Él también ha escuchado los rumores que dicen que los paramilitares quieren retomar el control. Le pregunto por la paz: si algo ha cambiado aquí con los acuerdos recién firmados.

Una noche con energía eléctrica es una noche de fiesta.

Día 7: Salida

El último tramo del viaje es hacia Turbo. Es un camino en bote que no debe durar más de cinco horas, pero de nuevo tenemos que bajarnos de la canoa en la que vamos y literalmente caminar sobre el río.

En la otra dirección viene una piragua cargada de mercancías: colchones, gaseosas, plátanos, gasolina. Desde la punta de la embarcación, un hombre delgado y barbudo camina con el agua hasta las rodillas, empuja para que el pedazo de madera logre avanzar algunos metros.

«Esto es todo los días. De ida y de venida, hay que bajarse y empujar», me dice. Se llama Felipe. «Pero es la única forma que tenemos para transportarnos», resopla y continúa pujando por esa vía de aguas pandas y fondos cargados de sedimentos leñosos.

Pero no menciona la carretera. Nadie lo hace a menos que se le pregunte. Solo cuando el río Cacaricas se encuentra con el gigante del Atrato aparece nuevamente la idea de la Panamericana: llegamos a Puente América.

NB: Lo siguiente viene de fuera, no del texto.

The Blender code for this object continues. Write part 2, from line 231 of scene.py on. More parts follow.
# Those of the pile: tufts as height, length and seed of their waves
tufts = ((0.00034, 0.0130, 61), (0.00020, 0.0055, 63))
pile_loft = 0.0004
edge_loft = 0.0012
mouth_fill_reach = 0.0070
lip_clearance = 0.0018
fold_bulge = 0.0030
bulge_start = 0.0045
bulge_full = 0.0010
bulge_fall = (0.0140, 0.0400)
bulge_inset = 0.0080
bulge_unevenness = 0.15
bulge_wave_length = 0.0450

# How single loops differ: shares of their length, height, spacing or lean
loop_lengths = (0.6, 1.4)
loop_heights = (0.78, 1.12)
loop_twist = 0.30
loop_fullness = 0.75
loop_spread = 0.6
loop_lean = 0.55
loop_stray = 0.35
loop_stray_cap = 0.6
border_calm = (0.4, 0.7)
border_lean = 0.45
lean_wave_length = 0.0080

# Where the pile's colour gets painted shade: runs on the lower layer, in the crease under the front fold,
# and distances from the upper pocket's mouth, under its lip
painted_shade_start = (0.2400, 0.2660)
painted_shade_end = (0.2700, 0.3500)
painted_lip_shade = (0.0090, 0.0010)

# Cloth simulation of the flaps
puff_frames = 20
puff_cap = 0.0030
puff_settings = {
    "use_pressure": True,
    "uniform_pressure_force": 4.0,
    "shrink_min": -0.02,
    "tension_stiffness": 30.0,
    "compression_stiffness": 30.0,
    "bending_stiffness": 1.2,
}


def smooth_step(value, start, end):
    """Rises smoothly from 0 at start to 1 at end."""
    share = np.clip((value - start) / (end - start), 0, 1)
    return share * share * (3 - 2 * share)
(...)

En una tienda que flota sobre unos planchones de madera sobre el río nos atiende Jota, que nos ofrece algo para desayunar.

«Le pusieron Puente América porque se suponía que ahí -señala el horizonte en dirección al norte- iban a construir el puente de la Panamericana. Pero eso nunca ocurrió».

Los lugareños ya lo han olvidado, dice, y la mayoría de este lado del Tapón del Darién no habla sobre la ruta.

«Es que aquí hay cosas más urgentes en qué pensar. Por ejemplo, ¿por qué toda esa plata que se gastaron en el proceso de paz no se la gastan en ayudarnos a drenar el río?»

Prioridades. La lancha se hace poderosa cuando la profundidad del Atrato se combina con la extensión del mar Caribe que está frente a Turbo y de nuevo acaricio el agua.

Entonces cierro los ojos, abro las manos y vuelvo a pensar en la luna menguante rodeada de estrellas.

Atrás, cubierto por la bruma de una llovizna, la espesura del Darién se va diluyendo en el horizonte.

Un gigante cargado de pesadillas, como si se tratara de un invento de la imaginación.